Um Conto, mesmo pequeno, mas cheio de detalhes. Os detalhes são a vida e a beleza do conto. Fica meias poético, mais romântico, mais emocionante, mais literário. Gosto de literatura. Detesto os textos didáticos. São antipáticos igual a velhos rabugentos. Os textos literários são legais. O A Bagaceira uma delícia.
Tragam-me textos. Contos de férias. Vale pra todos. Samara, Juliana, Ana, Júnior. Este viajou muito. Tem um livro pra contar. Yank, Vítor, Igor, Letícia, Aparecida e todos vcs. Relatem um dia de férias. Fico esperando. Mesmo que seja a vida de uma barata. Mas escrevam.
O ar está congelante, estou com alergia e minhas narinas merejam. Está muito chato. Queria um café quente. Nessas horas lembro dona Auricelia e seu café das 7.
Já esqueci a mina. A tecnologia é quem manda na gente. Somos mais de 30 pessoas e apesar de está roçando o cotovelo noutro cotovelo, por questão de espaço, me sinto solitário. Porque trouxemos a caverna pra dentro de nós.
Infelizmente somos uma geração morta. Nos matamos a nós mesmo.
A única coisa que tem vida aqui é o ônibus. Ele anda, ronca e balança interagindo com a gravidade e com o espaço. O vento é expulsado com a velocidade de sua força e nesse rasga vento vamos rompendo quilômetros e encurtando a distância.

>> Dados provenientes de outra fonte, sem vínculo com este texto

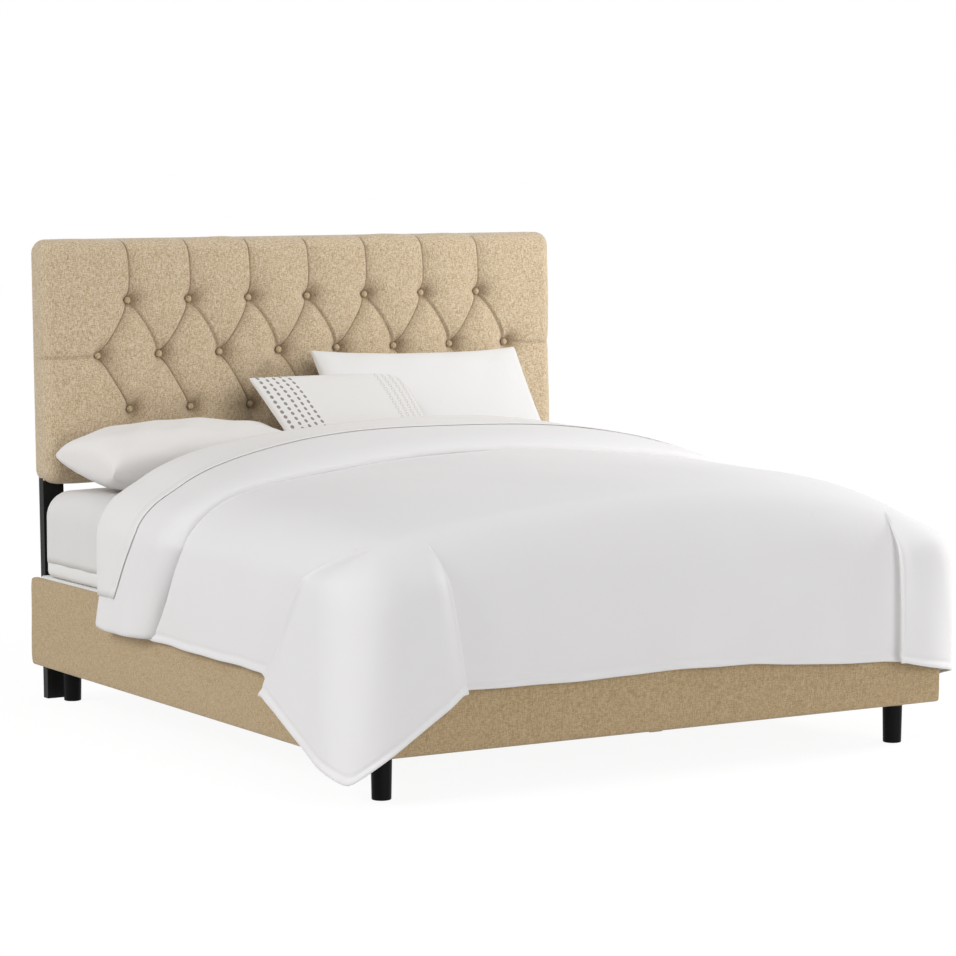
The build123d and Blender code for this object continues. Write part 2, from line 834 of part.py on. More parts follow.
def hem_cuts():
    """What is cut away under the hem: a straight hem, and a long point at each foot corner."""
    reach = bed_half_width + duvet_side_reach + overrun
    front = foot_face - duvet_foot_reach - overrun
    flap_end = foot_face + duvet_flap_side
    head = duvet_head + overrun
    below = duvet_tip - overrun
    side_edges = Polyline(
        (0, front, below), (0, front, duvet_tip), (0, foot_face, duvet_tip),
        (0, flap_end, duvet_side_hem - duvet_flap_corner), (0, flap_end + duvet_flap_corner, duvet_side_hem),
        (0, head, duvet_side_hem), (0, head, below), close=True,
    )
    side = extrude(make_face(side_edges), reach - inner_half_width, dir=(1, 0, 0))
    side = Pos(inner_half_width, 0, 0) * side
    corner_x = bed_half_width
    inner_x = bed_half_width - duvet_flap_front
    foot_edges = Polyline(
        (-corner_x, front, duvet_tip), (-inner_x, front, duvet_foot_hem), (inner_x, front, duvet_foot_hem),
        (corner_x, front, duvet_tip), (corner_x, front, below), (-corner_x, front, below), close=True,
    )
    foot = extrude(make_face(foot_edges), foot_inner_face - front, dir=(0, 1, 0))
    return [*both_sides(side), foot]


def duvet():
    body = duvet_body()
    for drop in (foot_drop(), *both_sides(side_drop())):
        body = body - drop
    return body + crown_body() + fold_body(0) - bed_space() - hem_cuts()


def flat_sheet():
    """The top sheet, turned down over the duvet's folded head edge."""
    reach = bed_half_width + duvet_side_reach + overrun
    band = block((-reach, reach), (turn_down_start, rail_end), (turn_down_hem, headboard_high))
    return (fold_body(fit + sheet) & band) - fold_body(fit) - bed_space()


# A pillow's half from the seam to its crown: share of the plan size, share of the crown
pillow_shares = ((1.0, 0.0), (0.93, 0.38), (0.78, 0.7), (0.55, 0.91), (0.2, 1.0))


def pillow(width, depth, crown):
    """A filled pillow lying flat: a sharp seam, drawn-in sides, pointed corners and a crown."""
    halves = []
    for up in (1, -1):
        sections = []
        for size, height in pillow_shares:
            sections.append(pillow_section(width * size, depth * size, up * crown * height))
        halves.append(loft(sections))
    return halves[0] + halves[1]


def pillow_section(width, depth, z):
    """One outline of a pillow: four drawn-in sides between four short corner arcs."""
    x, y = width / 2, depth / 2
    tip, draw = y * pillow_tip_share, y * pillow_draw_share
    corners = [(x, y), (-x, y), (-x, -y), (x, -y)]
    starts = [(x - tip, y), (-x, y - tip), (-x + tip, -y), (x, -y + tip)]
    middles = [(0, y - draw), (-x + draw, 0), (0, -y + draw), (x - draw, 0)]
    ends = [(-x + tip, y), (-x, -y + tip), (x - tip, -y), (x, y - tip)]
    edges = []
    for i in range(len(corners)):
        after = (i + 1) % len(corners)
        edges.append(ThreePointArc((*starts[i], z), (*middles[i], z), (*ends[i], z)))
        edges.append(arc_between((*ends[i], z), (*starts[after], z), (*corners[after], z)))
    return make_face(edges)


def seated(body, x, set_off):
    """A pillow set down before the headboard, its lowest point on the fitted sheet."""
    return Pos(x, post_face - set_off, bed_surface - body.bounding_box().min.Z) * body


def sleeping_pillow():
    body = pillow(sleeping_pillow_width, sleeping_pillow_depth, sleeping_pillow_crown)
    return seated(Rot(sleeping_pillow_tilt, 0, 0) * body, sleeping_pillow_x, sleeping_pillow_set_off)


def sham():
    body = pillow(sham_width, sham_depth, sham_crown)
    return seated(Rot(sham_tilt, 0, 0) * body, sham_x, sham_set_off)


def accent_pillow():
    body = pillow(accent_width, accent_depth, accent_crown)
    return seated(Rot(accent_tilt, 0, 0) * body, accent_x, accent_set_off)


def group(shapes):
    return Compound(shapes)


# Every piece, under the name of its file
pieces = {
    "headboard_post_left": headboard_post(-1),
    "headboard_post_right": headboard_post(1),
    "headboard_rails": leaning * group(headboard_rails()),
    "headboard_stiles": leaning * group(headboard_stiles()),
    "headboard_panel": leaning * headboard_panel(),
    "headboard_foam": leaning * headboard_foam(),
    "headboard_cover": leaning * headboard_cover(),
    "headboard_buttons": leaning * group(headboard_buttons()),
    "tufting_twine": leaning * group(tufting_twine()),
    "twine_washers": leaning * group(twine_washers()),
    "headboard_back_cloth": leaning * headboard_back_cloth(),
    "post_bolts": group(post_bolts()),
    "side_board_left": side_board(-1),
    "side_board_right": side_board(1),
    "side_wrap_left": side_wrap(-1),
    "side_wrap_right": side_wrap(1),
    "foot_board": foot_board(),
    "foot_wrap": foot_wrap(),
    "ledger_left": ledger(-1),
    "ledger_right": ledger(1),
    "slats": group(slats()),
    "center_beam": center_beam(),
    "center_legs": group(center_legs()),
    "leg_front_left": leg(leg_places()[0]),
    "leg_front_right": leg(leg_places()[1]),
    "leg_head_left": leg(leg_places()[2]),
    "leg_head_right": leg(leg_places()[3]),
    "leg_plates": group(leg_plates()),
    "leg_blocks": group(leg_blocks()),
    "leg_bolts": group(leg_bolts()),
    "corner_brackets": group(corner_brackets()),
    "post_brackets": group(post_brackets()),
    "foundation": foundation(),
    "mattress": mattress(),
    "fitted_sheet": fitted_sheet(),
    "duvet": duvet(),
    "flat_sheet": flat_sheet(),
    "sleeping_pillow": sleeping_pillow(),
    "sham": sham(),
    "accent_pillow": accent_pillow(),
}

# The soft outline sets the middle, so it is measured before every piece moves to the origin
middle = Compound(list(pieces.values())).bounding_box().center()
os.makedirs("parts", exist_ok=True)
for name, shape in pieces.items():
    export_step(Pos(-middle.X, -middle.Y, 0) * shape, f"parts/{name}.step")
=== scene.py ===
import math

import bpy
import numpy as np
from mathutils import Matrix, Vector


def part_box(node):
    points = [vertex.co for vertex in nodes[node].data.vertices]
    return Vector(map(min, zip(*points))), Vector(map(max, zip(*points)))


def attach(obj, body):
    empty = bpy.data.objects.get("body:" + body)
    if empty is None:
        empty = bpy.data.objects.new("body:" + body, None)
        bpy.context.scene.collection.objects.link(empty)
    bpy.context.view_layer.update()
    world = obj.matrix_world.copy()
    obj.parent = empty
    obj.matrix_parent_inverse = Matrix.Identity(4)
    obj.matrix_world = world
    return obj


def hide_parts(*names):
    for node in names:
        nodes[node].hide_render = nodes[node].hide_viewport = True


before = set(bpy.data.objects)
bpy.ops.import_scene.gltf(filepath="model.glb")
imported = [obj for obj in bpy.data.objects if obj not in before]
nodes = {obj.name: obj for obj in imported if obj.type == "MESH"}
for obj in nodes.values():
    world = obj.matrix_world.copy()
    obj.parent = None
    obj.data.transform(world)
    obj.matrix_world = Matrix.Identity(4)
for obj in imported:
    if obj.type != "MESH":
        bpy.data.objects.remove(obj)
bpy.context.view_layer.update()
bpy.ops.object.select_all(action="DESELECT")
foot_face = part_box("foot_wrap")[0][1]

# Headboard cover: one length of slubbed linen over wadding, drawn tight over the panel,
# pleated in diamonds between the buttons and stapled behind the frame on all four sides.
headboard_lean = math.radians(1.5)
post_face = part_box("headboard_post_left")[0][1]
cover_half_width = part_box("headboard_cover")[1][0]
cover_low, cover_high = 0.684, 1.453
cover_front, cover_back = -0.074, 0.0345
cover_rounding, cover_step = 0.045, 0.0032
button_radius = 0.012
button_pitch = (2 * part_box("headboard_buttons")[1][0] - 2 * button_radius) / 7
button_row_pitch, button_middle_row = 0.1728, 1.0839
pleat_run, top_slant = 0.02, 0.012
top_bow, left_bow, right_bow, low_bow = 0.008, 0.010, 0.016, 0.002
pleat_depths = {"lap": 0.013, "tuck": 0.009, "soft": 0.006}
button_depth, edge_depth, end_power = 0.030, 0.005, 3.2
lap_steep, lap_gentle, soft_width, pleat_edge = 0.0045, 0.020, 0.016, 0.001
pull_depth, pull_width = 0.006, 0.045
side_reach, side_sag, side_width = 0.25, 0.004, 0.012
dimple_depth, dimple_width, dimple_widening, dimple_power = 0.036, 0.026, 0.009, 1.25
dimple_pull_width, gather_count = 0.06, 17
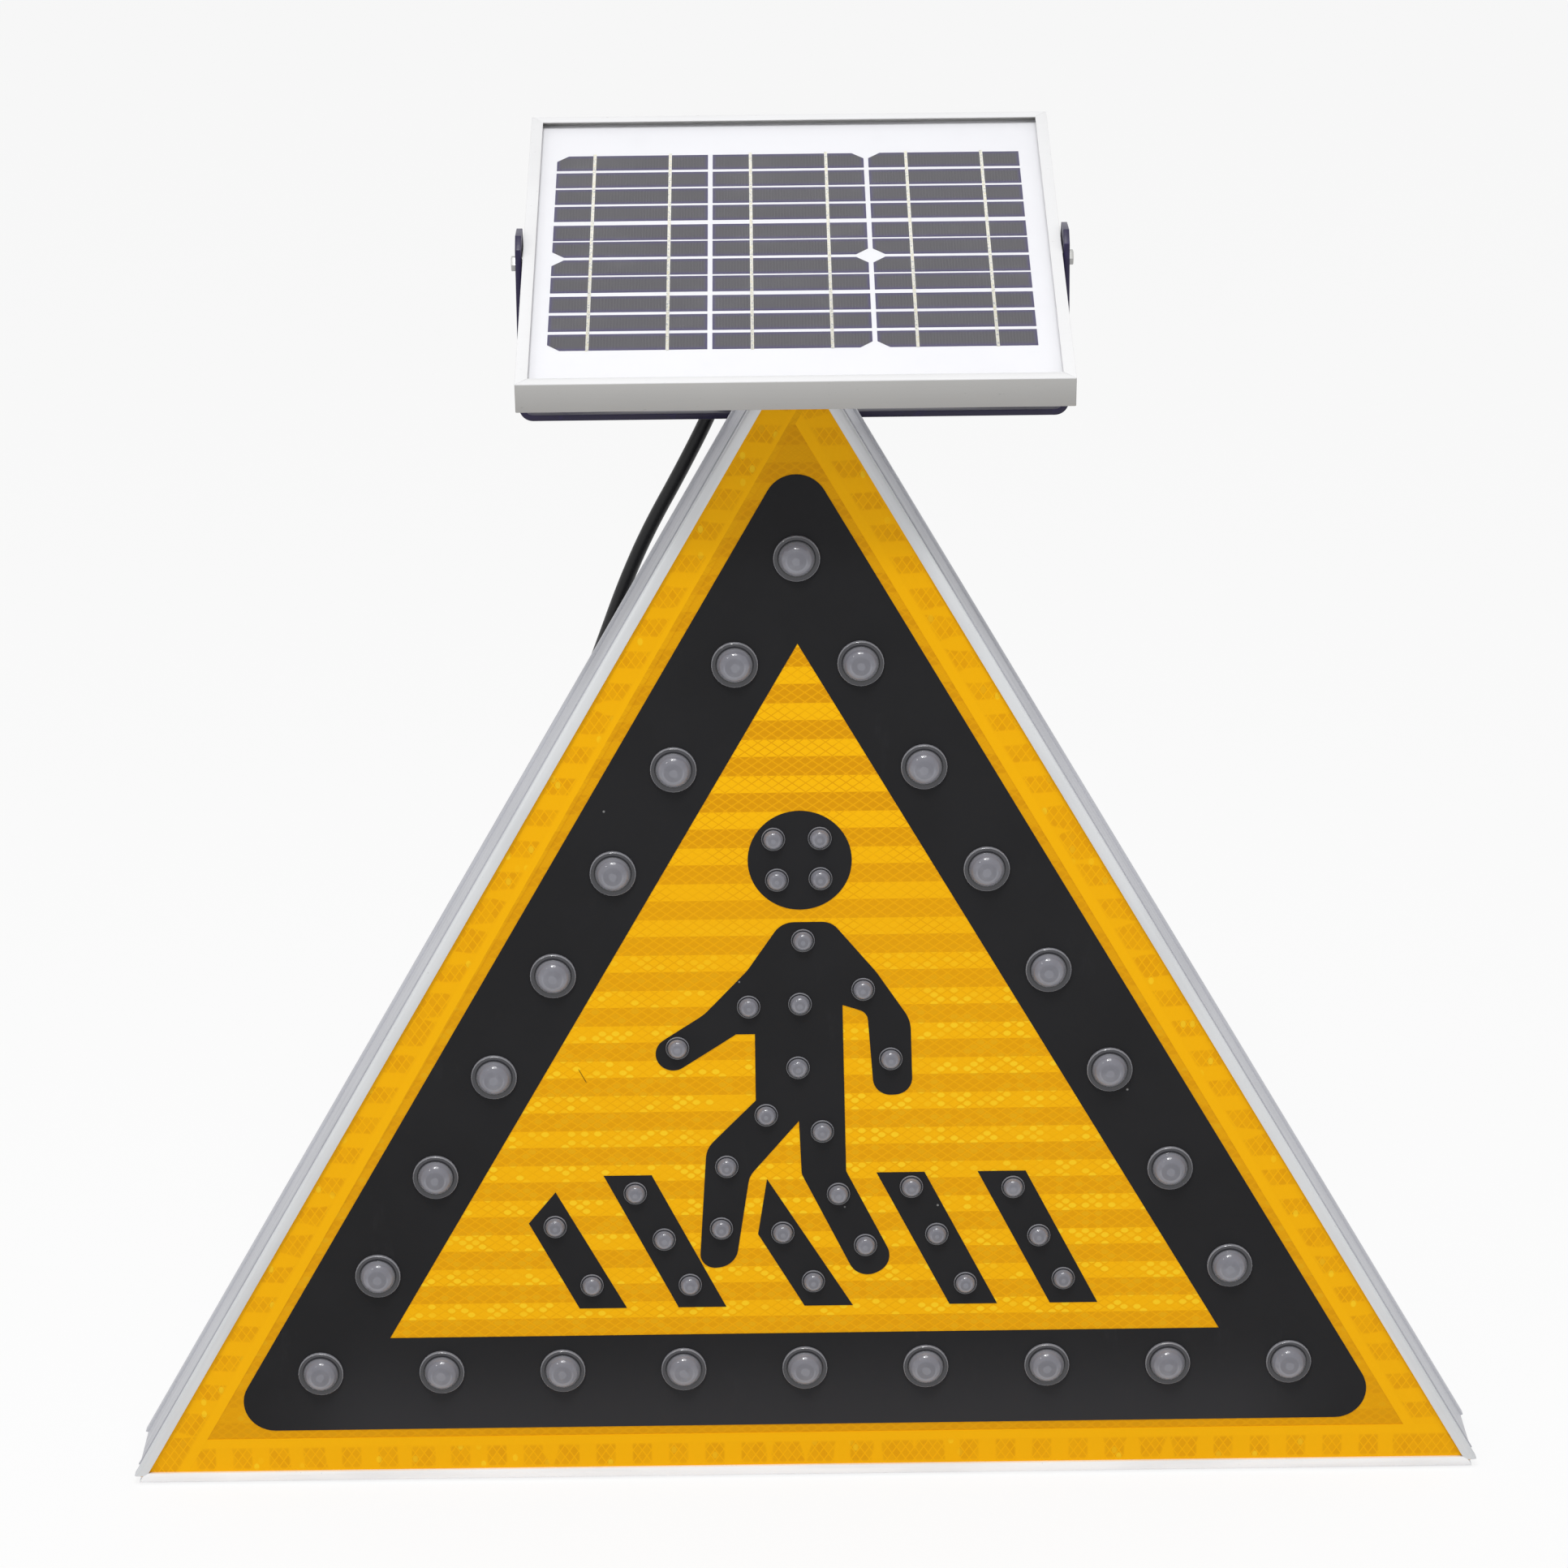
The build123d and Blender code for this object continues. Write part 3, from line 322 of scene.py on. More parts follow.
def case_metal(name, settings, side):
    """Anodised profile: rims painted brighter and the wall painted darker as light and shade, the rim along
    the foot painted brighter still, and faint streaks and patches along the length.
    """
    finish = Finish(name, metallic=0.25, specular_ior_level=0.3)
    middle = (0, 0, MIDDLE)
    plain = finish.object_mm()
    streak = finish.noise(finish.object_mm(middle, side_turn(side), (0.01, 0.2, 0.2)), 1.0, 4.0, 0.5)
    patch = finish.noise(plain, 0.014, 3.0)
    grain = finish.noise(finish.object_mm(middle, side_turn(side), (0.06, 3.0, 3.0)), 1.0, 3.0)
    worn = finish.fade(streak * 0.5 + patch * 0.5, 0.40, 0.64)
    depth = finish.parts(plain)[1]
    front = finish.fade(depth, RIM_BACK + 0.3, RIM_BACK - 0.3)
    # Painted light and shade: a brighter rim at the front, a darker wall behind it, the brightest rim along
    # the foot
    rim = settings.rim if side else settings.lit_foot_rim
    base = finish.mix(front, settings.wall, rim)
    base = finish.mix(worn * 0.16, base, scaled(settings.wall, 0.62))
    speck = finish.fade(finish.noise(plain, 0.5, 2.0), 0.70, 0.78)
    finish.set(base_color=finish.mix(speck * 0.3, base, colour(150, 150, 152)))
    finish.set(roughness=0.34 + worn * 0.12 + grain * 0.12)
    finish.bump(grain, 0.04, 0.4)
    return finish.material


def sheet_metal(name, shade, turn=(0.0, 0.0, 0.0), metallic=0.8):
    """Rolled aluminium sheet: long rolling lines, a little staining and finger marks."""
    finish = Finish(name, metallic=metallic)
    lines = finish.noise(finish.object_mm(turn=turn, stretch=(0.01, 0.6, 0.6)), 1.0, 5.0, 0.6)
    stain = finish.noise(finish.object_mm(), 0.01, 4.0, 0.6)
    marks = finish.fade(stain, 0.5, 0.68)
    dark = scaled(shade, 0.72)
    finish.set(base_color=finish.mix(marks * 0.18 + lines * 0.25, shade, dark))
    finish.set(roughness=0.32 + marks * 0.14 + lines * 0.12)
    finish.bump(lines, 0.03, 0.5)
    return finish.material


def zinc_plate(name, shade):
    """Zinc plated steel: bright, with cloudy patches and a few dull specks."""
    finish = Finish(name, metallic=0.9)
    place = finish.object_mm()
    cloud = finish.noise(place, 0.22, 3.0)
    speck = finish.fade(finish.noise(place, 2.2, 2.0), 0.62, 0.72)
    dark = scaled(shade, 0.6)
    finish.set(base_color=finish.mix(cloud * 0.6 + speck * 0.4, shade, dark))
    finish.set(roughness=0.24 + cloud * 0.2 + speck * 0.2)
    finish.bump(finish.noise(place, 1.6, 2.0), 0.03, 0.4)
    return finish.material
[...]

Inda bem que a tecnologia não tirou os motoristas, mas muitos trocadores já foram substituídos pelos computadores.
No Japão, muitos homens preferem mulheres mecânicas. Compram bonecas e não querem as mulheres. Não tem coisa pior do que ser substituído por alguém. Mas ser substituído por máquinas tecnológicas é algo impensável.